Just after Danielle’s toast, I walked to the microphone and balanced myself in my silver heels on the slanting dance floor. I looked out at the crowd of faces and asked everyone to raise a glass to the memory of my father, “who would surely have enjoyed such sumptuous food and drink, and who, I am sure would surely have loved my new husband.”
My father also would have loved the pizza truck. Parked on the side of the driveway right next to the tent entrance, it was the showpiece of our wedding day. The pizza truck was a renovated antique pickup that our caterer, Doug, had equipped with a generator to run the espresso machine and sorbet maker, and an authentic brick oven in which to make on-the-spot pizzas. Painted a dark, glossy green, it had wooden side panels that unlatched to become serving tables.
Doug stood there behind rows of plastic basins full of fresh toppings, spinning dough all night while our guests waited in line to place their orders: artichokes and onion; feta and fresh tomato.
The pizza truck prompted one guest to exclaim, “Of course, all cars should make pizza!” It was a hit and had been a gift to us, along with entire catering package, from my friends Cindy and Sostena, at whose home the whole event took place.
Paul and I had been initially overwhelmed by the offer, thinking we couldn’t possibly accept a gift so grand. But people don’t offer, I’ve learned, unless they want to. And it’s best in such cases to be gracious and allow them, in turn, to be kind.

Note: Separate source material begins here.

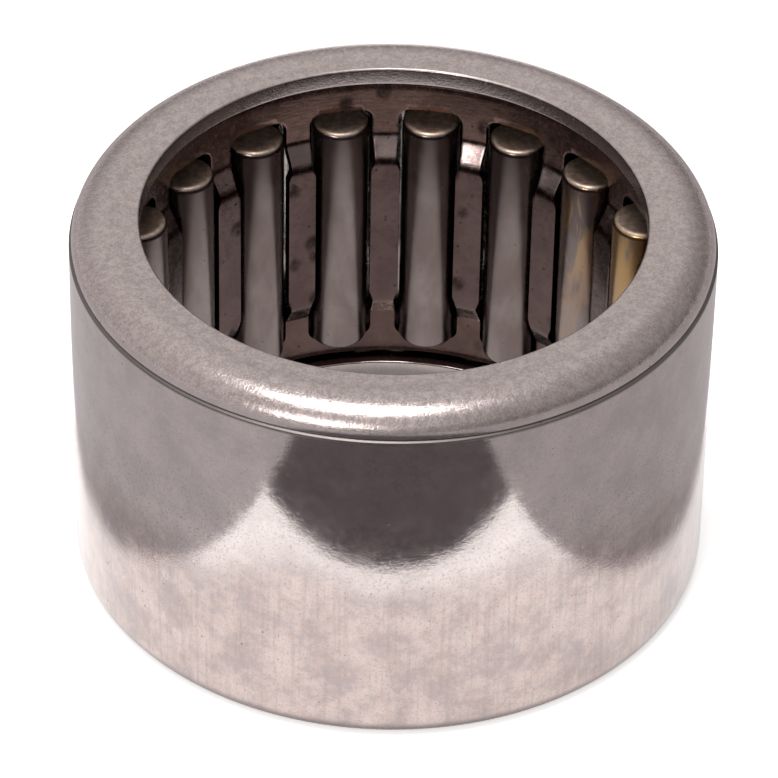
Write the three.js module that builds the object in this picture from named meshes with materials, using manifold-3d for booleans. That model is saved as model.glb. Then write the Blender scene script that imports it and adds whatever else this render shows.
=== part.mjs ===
// Drawn-cup needle roller bearing for a 3/4 inch shaft: one drawn cup with two lips,
// one sheet-steel cage and a single row of loose needles.
// Millimetres, +Z up along the bearing axis, origin at the centre of the lower face.
import * as THREE from 'three';
import { mergeVertices } from 'three/addons/utils/BufferGeometryUtils.js';
import Module from 'manifold-3d';

const wasm = await Module();
wasm.setup();

// Cup: a 1 inch by 5/8 inch shell, drawn from sheet, with an inward lip at each end.
const CUP_OUTER_R = 12.7;
const CUP_HEIGHT = 15.875;
const RACEWAY_R = 11.95;
const LIP_HOLE_R = 9.93;
const LIP_THICKNESS = 0.8;
const LIP_EDGE_BREAK = 0.1;
const INNER_CORNER_R = 0.35;
const BASE_ROUND_R = 0.75;
// The upper end is curled over: a rounded shoulder sits just inside the wall.
const CURL_WIDTH = 1.5;
const CURL_HEIGHT = 1.1;
const CURL_STEP = 0.08;
const CUP_SIDES = 72;
// Straight steps along each quarter round of the cup's section.
const BASE_ROUND_STEPS = 4;
const CURL_STEPS = 5;
const INNER_CORNER_STEPS = 2;

// Needles: 3/32 inch rollers with rounded ends.
const NEEDLE_COUNT = 18;
const NEEDLE_R = 1.19;
const NEEDLE_PITCH_R = 10.715;
const NEEDLE_BOTTOM_Z = 1.9;
const NEEDLE_TOP_Z = 12.95;
const NEEDLE_END_ROUND = 0.28;
const NEEDLE_SIDES = 14;
const NEEDLE_END_STEPS = 2;
// The first needle stands this far from +Y towards +X, and the others follow clockwise from above.
const FIRST_NEEDLE_DEG = 7.8;

// Cage: thin sheet, rims running outside the pitch circle and bars drawn inside it.
const CAGE_SHEET = 0.4;
const CAGE_RIM_R = 10.9;
const CAGE_WAIST_R = 10.35;
const CAGE_BOTTOM_Z = 1.0;
const CAGE_TOP_Z = 14.65;
const CAGE_LOWER_BEND_Z = 3.15;
const CAGE_UPPER_BEND_Z = 12.15;
const CAGE_INCLINE_HEIGHT = 1.0;
const CAGE_SIDES = 72;

// Pockets: narrow at the waist, so that a needle can't fall inwards, and wide at both ends.
const POCKET_BOTTOM_Z = 1.85;
const POCKET_TOP_Z = 13.45;
const POCKET_WAIST_HALF = 1.1725;
const POCKET_END_HALF = 1.33;
const POCKET_CORNER_R = 0.45;
const POCKET_END_LENGTH = 2.15;
const POCKET_FLARE_LENGTH = 0.6;
const POCKET_CORNER_STEPS = 3;
// Each pocket is cut from inside the cage's bore to outside its rims.
const CUTTER_INNER_R = 9;
const CUTTER_OUTER_R = 12.2;

const CUP_STEEL = new THREE.MeshStandardMaterial({ color: 0xb9afac, roughness: 0.38, metalness: 1 });
const CAGE_STEEL = new THREE.MeshStandardMaterial({ color: 0x5a4a45, roughness: 0.5, metalness: 1 });
const NEEDLE_STEEL = new THREE.MeshStandardMaterial({ color: 0x8c857f, roughness: 0.2, metalness: 1 });

// Points along a quarter of an ellipse, from startDeg to endDeg about (r, z).
function arc(r, z, radiusR, radiusZ, startDeg, endDeg, steps) {
  const points = [];
  for (let i = 0; i <= steps; i += 1) {
    const angle = THREE.MathUtils.degToRad(startDeg + ((endDeg - startDeg) * i) / steps);
    points.push([r + radiusR * Math.cos(angle), z + radiusZ * Math.sin(angle)]);
  }
  return points;
}

// Keeps positions only, joins equal vertices and drops triangles that have collapsed.
function welded(geometry) {
  const bare = geometry.clone();
  bare.deleteAttribute('normal');
  bare.deleteAttribute('uv');
  const merged = mergeVertices(bare, 1e-5);
  const index = merged.index.array;
  const kept = [];
  for (let i = 0; i < index.length; i += 3) {
    const [a, b, c] = [index[i], index[i + 1], index[i + 2]];
    if (a !== b && b !== c && c !== a) kept.push(a, b, c);
  }
  merged.setIndex(kept);
  return merged;
}

// Turns a profile of [radius, height] points about the Z axis.
function turned(profile, sides) {
  const points = profile.map(([r, z]) => new THREE.Vector2(r, z));
  const geometry = new THREE.LatheGeometry(points, sides);
  geometry.rotateX(Math.PI / 2);
  return welded(geometry);
}

function toManifold(geometry) {
  return new wasm.Manifold(new wasm.Mesh({
    numProp: 3,
    vertProperties: Float32Array.from(geometry.attributes.position.array),
    triVerts: Uint32Array.from(geometry.index.array),
  }));
}

function fromManifold(manifold) {
  const mesh = manifold.getMesh();
  const geometry = new THREE.BufferGeometry();
  geometry.setAttribute('position', new THREE.BufferAttribute(Float32Array.from(mesh.vertProperties), 3));
  geometry.setIndex(Array.from(mesh.triVerts));
  return geometry;
}

function piece(name, geometry, material) {
  const flat = geometry.toNonIndexed();
  flat.computeVertexNormals();
  const mesh = new THREE.Mesh(flat, material);
  mesh.name = name;
  return mesh;
}

function cupGeometry() {
  const top = CUP_HEIGHT;
  const cornerR = RACEWAY_R - INNER_CORNER_R;
  const lowerCornerZ = LIP_THICKNESS + INNER_CORNER_R;
  const curlOuterR = CUP_OUTER_R - CURL_STEP;
  const profile = [
    [LIP_HOLE_R + LIP_EDGE_BREAK, 0],
    ...arc(CUP_OUTER_R - BASE_ROUND_R, BASE_ROUND_R, BASE_ROUND_R, BASE_ROUND_R, -90, 0, BASE_ROUND_STEPS),
    [CUP_OUTER_R, top - CURL_HEIGHT - CURL_STEP],
    ...arc(curlOuterR - CURL_WIDTH, top - CURL_HEIGHT, CURL_WIDTH, CURL_HEIGHT, 0, 90, CURL_STEPS),
    [LIP_HOLE_R + LIP_EDGE_BREAK, top],
    [LIP_HOLE_R, top - LIP_EDGE_BREAK],
    [LIP_HOLE_R, top - LIP_THICKNESS],
    ...arc(cornerR, top - lowerCornerZ, INNER_CORNER_R, INNER_CORNER_R, 90, 0, INNER_CORNER_STEPS),
    ...arc(cornerR, lowerCornerZ, INNER_CORNER_R, INNER_CORNER_R, 0, -90, INNER_CORNER_STEPS),
    [LIP_HOLE_R, LIP_THICKNESS],
    [LIP_HOLE_R, LIP_EDGE_BREAK],
    [LIP_HOLE_R + LIP_EDGE_BREAK, 0],
  ];
  return turned(profile, CUP_SIDES);
}

function cageBlank() {
  const inclineAngle = Math.atan2(CAGE_RIM_R - CAGE_WAIST_R, CAGE_INCLINE_HEIGHT);
  const bendShift = CAGE_SHEET * Math.tan(inclineAngle / 2);
  const outer = [
    [CAGE_RIM_R, CAGE_BOTTOM_Z],
    [CAGE_RIM_R, CAGE_LOWER_BEND_Z],
    [CAGE_WAIST_R, CAGE_LOWER_BEND_Z + CAGE_INCLINE_HEIGHT],
    [CAGE_WAIST_R, CAGE_UPPER_BEND_Z - CAGE_INCLINE_HEIGHT],
    [CAGE_RIM_R, CAGE_UPPER_BEND_Z],
    [CAGE_RIM_R, CAGE_TOP_Z],
  ];
  const shifts = [0, -bendShift, -bendShift, bendShift, bendShift, 0];
  const inner = outer.map(([r, z], i) => [r - CAGE_SHEET, z + shifts[i]]);
  const profile = [...outer, ...inner.reverse(), outer[0]];
  return turned(profile, CAGE_SIDES);
}

// One pocket cutter, standing on the +X side of the axis and pointing outwards.
function pocketCutter() {
  const corner = POCKET_CORNER_R;
  const wide = POCKET_END_HALF;
  const flareLow = POCKET_BOTTOM_Z + POCKET_END_LENGTH;
  const flareHigh = POCKET_TOP_Z - POCKET_END_LENGTH;
  const right = [
    ...arc(wide - corner, POCKET_BOTTOM_Z + corner, corner, corner, -90, 0, POCKET_CORNER_STEPS),
    [wide, flareLow],
    [POCKET_WAIST_HALF, flareLow + POCKET_FLARE_LENGTH],
    [POCKET_WAIST_HALF, flareHigh - POCKET_FLARE_LENGTH],
    [wide, flareHigh],
    ...arc(wide - corner, POCKET_TOP_Z - corner, corner, corner, 0, 90, POCKET_CORNER_STEPS),
  ];
  const left = right.map(([x, z]) => [-x, z]).reverse();
  const outline = new THREE.Shape([...right, ...left].map(([x, z]) => new THREE.Vector2(x, z)));
  const depth = CUTTER_OUTER_R - CUTTER_INNER_R;
  const geometry = new THREE.ExtrudeGeometry(outline, { depth, bevelEnabled: false });
  geometry.rotateX(Math.PI / 2);
  geometry.rotateZ(Math.PI / 2);
  geometry.translate(CUTTER_INNER_R, 0, 0);
  return welded(geometry);
}

function needleAngle(i) {
  return THREE.MathUtils.degToRad(90 - FIRST_NEEDLE_DEG - (i * 360) / NEEDLE_COUNT);
}

function cageGeometry() {
  let cage = toManifold(cageBlank());
  const cutter = pocketCutter();
  for (let i = 0; i < NEEDLE_COUNT; i += 1) {
    cage = cage.subtract(toManifold(cutter.clone().rotateZ(needleAngle(i))));
  }
  return fromManifold(cage);
}

function needleGeometry() {
  const round = NEEDLE_END_ROUND;
  const low = NEEDLE_BOTTOM_Z;
  const high = NEEDLE_TOP_Z;
  const profile = [
    [0, low],
    ...arc(NEEDLE_R - round, low + round, round, round, -90, 0, NEEDLE_END_STEPS),
    ...arc(NEEDLE_R - round, high - round, round, round, 0, 90, NEEDLE_END_STEPS),
    [0, high],
  ];
  return turned(profile, NEEDLE_SIDES);
}

const bearing = new THREE.Group();
bearing.name = 'needle_roller_bearing';
bearing.add(piece('cup', cupGeometry(), CUP_STEEL));
bearing.add(piece('cage', cageGeometry(), CAGE_STEEL));

const needle = needleGeometry();
for (let i = 0; i < NEEDLE_COUNT; i += 1) {
  const angle = needleAngle(i);
  const placed = needle.clone();
  placed.translate(NEEDLE_PITCH_R * Math.cos(angle), NEEDLE_PITCH_R * Math.sin(angle), 0);
  bearing.add(piece(`needle_${String(i + 1).padStart(2, '0')}`, placed, NEEDLE_STEEL));
}

export default bearing;
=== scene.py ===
"""Looks for a drawn-cup needle roller bearing: cup, sheet cage and loose needles on a pale floor."""
import math

import bmesh
import bpy
from mathutils import Matrix, Vector


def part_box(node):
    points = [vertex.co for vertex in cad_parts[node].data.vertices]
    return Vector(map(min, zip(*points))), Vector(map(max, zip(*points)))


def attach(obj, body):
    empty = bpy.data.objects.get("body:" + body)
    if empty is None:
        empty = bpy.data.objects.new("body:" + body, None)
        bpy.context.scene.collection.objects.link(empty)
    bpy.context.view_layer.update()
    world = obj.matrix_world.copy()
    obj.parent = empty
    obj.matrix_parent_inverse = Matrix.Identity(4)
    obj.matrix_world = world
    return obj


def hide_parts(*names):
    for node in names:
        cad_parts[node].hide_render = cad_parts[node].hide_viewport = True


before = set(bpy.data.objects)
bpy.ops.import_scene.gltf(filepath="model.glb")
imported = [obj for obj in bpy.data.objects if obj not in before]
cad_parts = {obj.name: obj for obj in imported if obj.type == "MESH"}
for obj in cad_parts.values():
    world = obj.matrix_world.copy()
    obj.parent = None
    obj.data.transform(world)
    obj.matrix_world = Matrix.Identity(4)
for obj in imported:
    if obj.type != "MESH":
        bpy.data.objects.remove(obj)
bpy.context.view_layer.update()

MM = 0.001

# Sizes in millimetres, read from the frame where the frame holds them.
# The others repeat the CAD model's, which the frame's boxes don't give.
CUP_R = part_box("cup")[1][0] / MM
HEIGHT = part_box("cup")[1][2] / MM
LIP_HOLE_R = 9.93
LIP_THICKNESS = 0.8
RACEWAY_R = 11.95
CURL_WIDTH = 1.5
LIP_SINK = 0.03
CURL_HEIGHT = 1.1
CURL_STEP = 0.08
CURL_ARC_STEPS = 22
FOOT_ROUND = 0.75
CUP_STEPS = 288
CREASE_Z = HEIGHT - CURL_HEIGHT

CAGE_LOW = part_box("cage")[0][2] / MM
CAGE_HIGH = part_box("cage")[1][2] / MM
CAGE_RIM_R = 10.7
CAGE_WAIST_R = 10.15
CAGE_SHEET = 0.4
CAGE_EDGE_ROUND = 0.07
LOWER_BEND = 3.15
UPPER_BEND = 12.15
INCLINE = 1.0
BEND_SHARE = 0.16
POCKET_LOW = 1.85
POCKET_HIGH = 13.45
POCKET_WAIST_HALF = 1.1725
POCKET_END_HALF = 1.34
POCKET_CORNER = 0.5
POCKET_END_LENGTH = 2.15
POCKET_FLARE = 0.6
BAR_COLUMNS = 10
GAP_COLUMNS = 10
RIM_ROWS = 4
CORNER_ROWS = 8
ROW_STEP = 0.3
BEND_ROW_STEP = 0.1
BEND_REACH = 1.1

NEEDLES = sorted(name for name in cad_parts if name.startswith("needle_"))
NEEDLE_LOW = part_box(NEEDLES[0])[0][2] / MM
NEEDLE_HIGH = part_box(NEEDLES[0])[1][2] / MM
NEEDLE_R = 1.19
NEEDLE_END_ROUND = 0.3
NEEDLE_DISH = 0.03
NEEDLE_STEPS = 64

# The pale sheet that the bearing stands on ends beside it and in front of it, and the bench goes on.
SHEET_SIDE = 15.4
SHEET_FRONT = -22.85
BENCH_REACH = 400.0
CARD_LIFT = 0.02
FLOOR_SIZE_M = 6.0


# ---------------------------------------------------------------- mesh helpers

def rounded(corners, steps=6):
    """A closed outline of (x, y, radius) corners, each rounded by an arc of its radius."""
    outline = []
    count = len(corners)
    for i, (x, y, radius) in enumerate(corners):
        here = Vector((x, y))
        if radius == 0:
            outline.append(here)
            continue
        back = Vector(corners[i - 1][:2]) - here
        ahead = Vector(corners[(i + 1) % count][:2]) - here
        half = back.angle(ahead) / 2
        reach = min(radius / math.tan(half), back.length * 0.49, ahead.length * 0.49)
        start = here + back.normalized() * reach
        end = here + ahead.normalized() * reach
        for k in range(steps + 1):
            t = k / steps
            outline.append(start.lerp(here, t).lerp(here.lerp(end, t), t))
    return outline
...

At one point, I walked up to table and asked Doug how it was all going. Well, how I thought it would go was like this…” Though he smiled, I knew from his tone that something was amiss. He explained that his plan had been to simply make a variety of pizzas from which guests could choose. Instead, people assumed the food was make-to-order and he was having a hard time keeping up with the demands of the oven on top of the rest of the dinner. Said he tried to explain it to the first few people, but they just didn’t seem to understand so he gave up and just went with it.
The next day, my appetite returned in spades. The chicken, eaten out of hand from the fridge, was indeed perfectly delicious–moist and cold.